--- BEGIN Supplied data ---
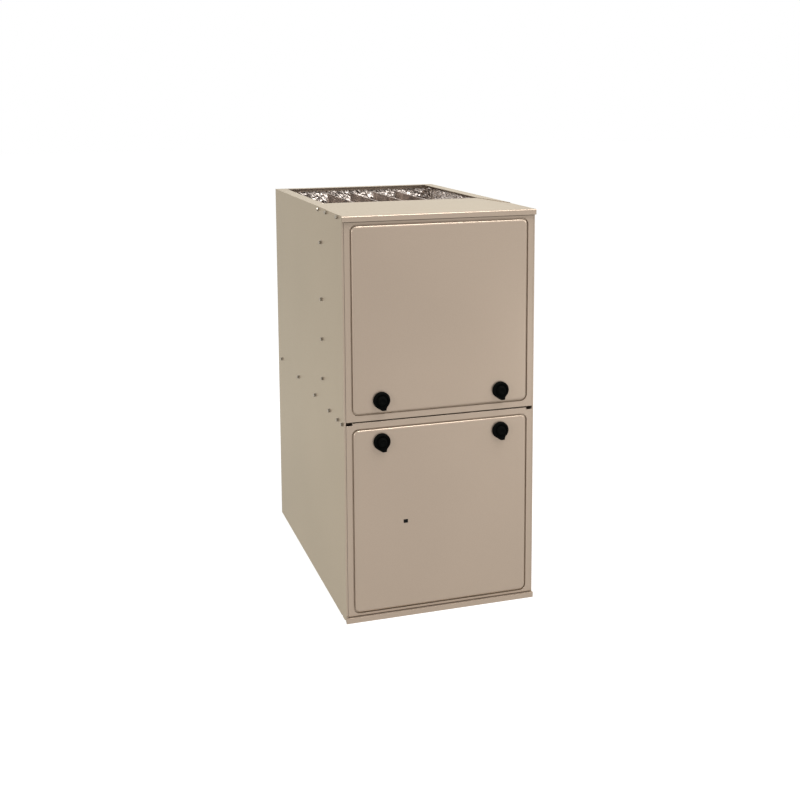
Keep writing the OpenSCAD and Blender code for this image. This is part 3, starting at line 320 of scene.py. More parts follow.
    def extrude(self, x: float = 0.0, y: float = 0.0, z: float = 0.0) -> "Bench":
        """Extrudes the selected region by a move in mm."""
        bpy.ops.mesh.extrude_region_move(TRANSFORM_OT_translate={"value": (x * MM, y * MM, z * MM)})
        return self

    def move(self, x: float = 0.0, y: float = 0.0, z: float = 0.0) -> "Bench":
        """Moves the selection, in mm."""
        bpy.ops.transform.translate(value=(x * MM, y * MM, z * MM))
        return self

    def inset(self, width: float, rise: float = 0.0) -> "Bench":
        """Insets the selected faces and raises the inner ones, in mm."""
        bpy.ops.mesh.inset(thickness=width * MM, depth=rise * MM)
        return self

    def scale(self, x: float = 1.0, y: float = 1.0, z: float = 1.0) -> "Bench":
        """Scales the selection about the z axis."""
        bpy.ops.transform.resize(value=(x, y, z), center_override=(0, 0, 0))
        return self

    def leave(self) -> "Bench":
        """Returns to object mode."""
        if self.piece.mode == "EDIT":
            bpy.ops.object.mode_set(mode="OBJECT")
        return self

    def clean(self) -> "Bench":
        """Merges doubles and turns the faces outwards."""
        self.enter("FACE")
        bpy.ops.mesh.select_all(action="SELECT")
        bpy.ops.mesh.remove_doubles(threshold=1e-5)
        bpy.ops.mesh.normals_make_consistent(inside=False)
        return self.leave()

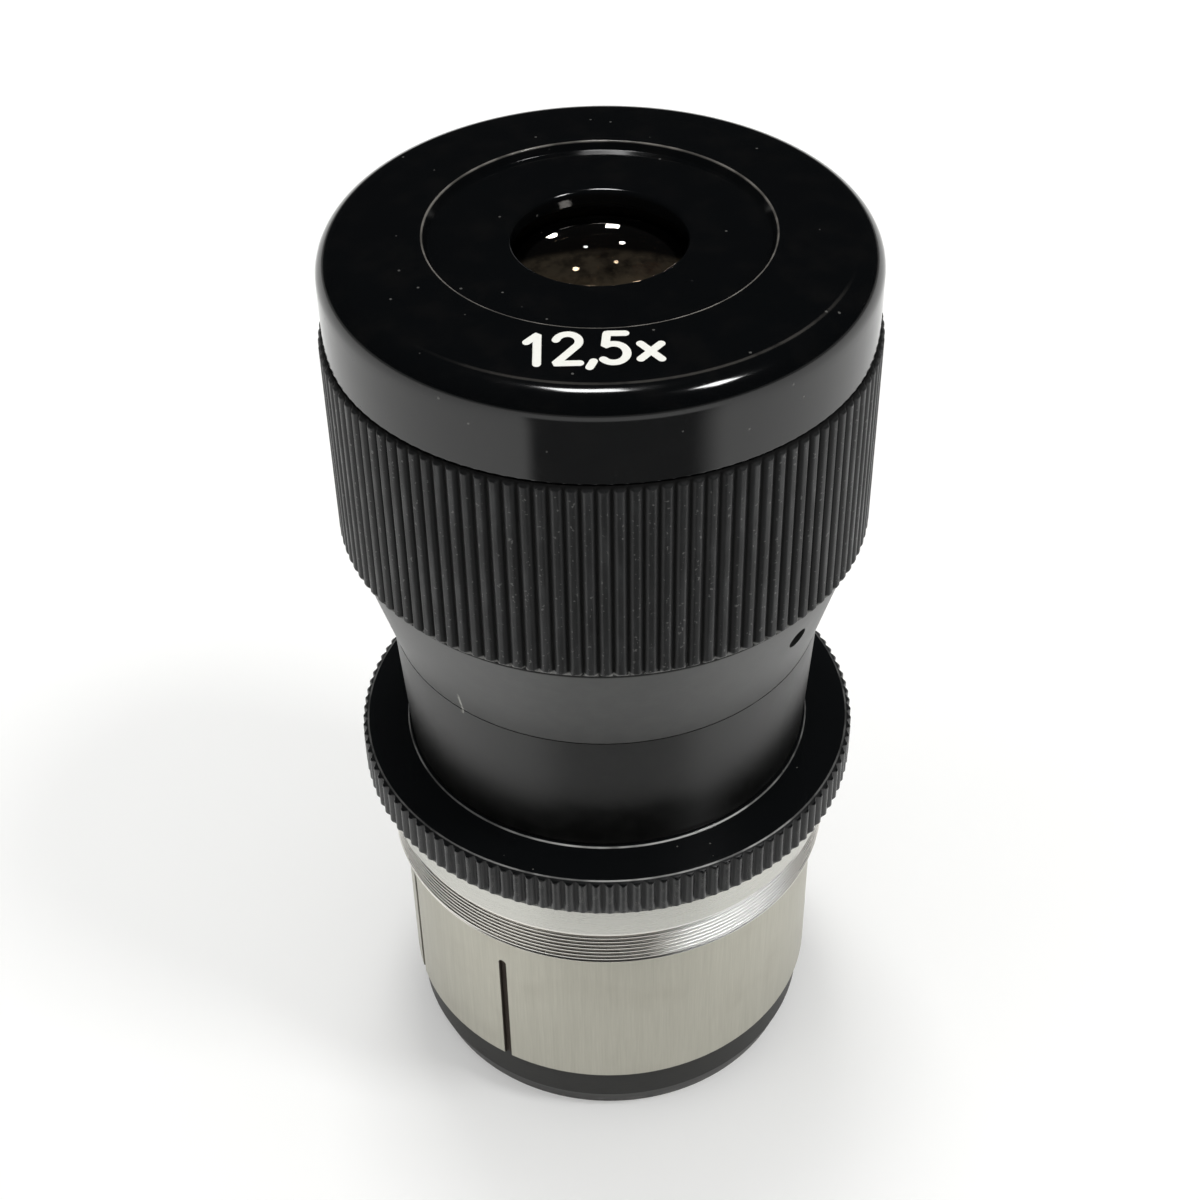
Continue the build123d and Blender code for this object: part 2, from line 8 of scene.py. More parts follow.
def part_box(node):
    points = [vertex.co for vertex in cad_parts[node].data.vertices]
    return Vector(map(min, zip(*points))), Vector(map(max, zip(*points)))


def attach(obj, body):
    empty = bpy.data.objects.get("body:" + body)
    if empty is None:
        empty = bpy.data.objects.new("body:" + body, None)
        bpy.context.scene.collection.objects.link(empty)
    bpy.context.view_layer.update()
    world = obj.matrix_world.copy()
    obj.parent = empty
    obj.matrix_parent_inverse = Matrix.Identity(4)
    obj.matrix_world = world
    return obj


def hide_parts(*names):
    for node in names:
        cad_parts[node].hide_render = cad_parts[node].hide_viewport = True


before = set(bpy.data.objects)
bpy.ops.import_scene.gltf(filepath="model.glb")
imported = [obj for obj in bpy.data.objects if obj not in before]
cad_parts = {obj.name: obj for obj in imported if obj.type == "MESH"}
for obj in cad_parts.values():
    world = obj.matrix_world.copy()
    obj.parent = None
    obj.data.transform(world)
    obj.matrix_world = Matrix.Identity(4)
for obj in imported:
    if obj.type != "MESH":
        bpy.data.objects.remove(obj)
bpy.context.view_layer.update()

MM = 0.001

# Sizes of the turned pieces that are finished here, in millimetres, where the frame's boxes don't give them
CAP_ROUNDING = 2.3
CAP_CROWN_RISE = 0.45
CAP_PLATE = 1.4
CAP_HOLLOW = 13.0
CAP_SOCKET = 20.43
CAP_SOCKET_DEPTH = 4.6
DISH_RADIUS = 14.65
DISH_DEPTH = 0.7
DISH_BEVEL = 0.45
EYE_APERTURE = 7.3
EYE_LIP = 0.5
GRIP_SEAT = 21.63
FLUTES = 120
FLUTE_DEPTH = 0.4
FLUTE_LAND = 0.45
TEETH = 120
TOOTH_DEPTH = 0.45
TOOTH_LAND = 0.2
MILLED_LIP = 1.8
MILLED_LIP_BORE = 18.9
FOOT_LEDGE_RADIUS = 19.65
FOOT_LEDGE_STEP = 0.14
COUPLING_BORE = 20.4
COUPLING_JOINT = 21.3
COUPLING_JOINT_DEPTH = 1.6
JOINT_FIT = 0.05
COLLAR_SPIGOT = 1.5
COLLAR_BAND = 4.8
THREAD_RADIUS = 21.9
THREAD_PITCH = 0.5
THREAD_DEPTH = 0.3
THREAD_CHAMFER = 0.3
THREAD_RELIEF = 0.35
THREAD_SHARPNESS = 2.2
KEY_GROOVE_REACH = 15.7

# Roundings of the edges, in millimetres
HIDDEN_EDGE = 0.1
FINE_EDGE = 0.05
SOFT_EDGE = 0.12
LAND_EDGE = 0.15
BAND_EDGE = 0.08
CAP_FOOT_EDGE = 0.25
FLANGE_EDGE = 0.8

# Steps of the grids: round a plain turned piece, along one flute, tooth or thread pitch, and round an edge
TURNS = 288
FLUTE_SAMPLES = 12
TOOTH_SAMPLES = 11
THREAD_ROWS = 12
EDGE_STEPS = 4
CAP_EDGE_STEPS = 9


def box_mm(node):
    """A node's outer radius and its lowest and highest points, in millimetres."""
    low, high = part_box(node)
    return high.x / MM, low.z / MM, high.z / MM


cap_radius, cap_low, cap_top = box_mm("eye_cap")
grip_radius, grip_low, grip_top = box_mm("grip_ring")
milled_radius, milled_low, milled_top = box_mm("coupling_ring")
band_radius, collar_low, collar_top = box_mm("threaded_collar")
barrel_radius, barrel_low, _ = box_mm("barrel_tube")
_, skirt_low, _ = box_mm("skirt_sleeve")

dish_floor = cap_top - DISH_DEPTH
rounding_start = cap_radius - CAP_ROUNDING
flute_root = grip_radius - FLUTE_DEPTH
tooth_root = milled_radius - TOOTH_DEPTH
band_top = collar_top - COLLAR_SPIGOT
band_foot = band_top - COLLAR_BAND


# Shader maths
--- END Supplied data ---
Copy out each line that contains the word "empty".

Result for this task »
    empty = bpy.data.objects.get("body:" + body)
    if empty is None:
        empty = bpy.data.objects.new("body:" + body, None)
        bpy.context.scene.collection.objects.link(empty)
    obj.parent = empty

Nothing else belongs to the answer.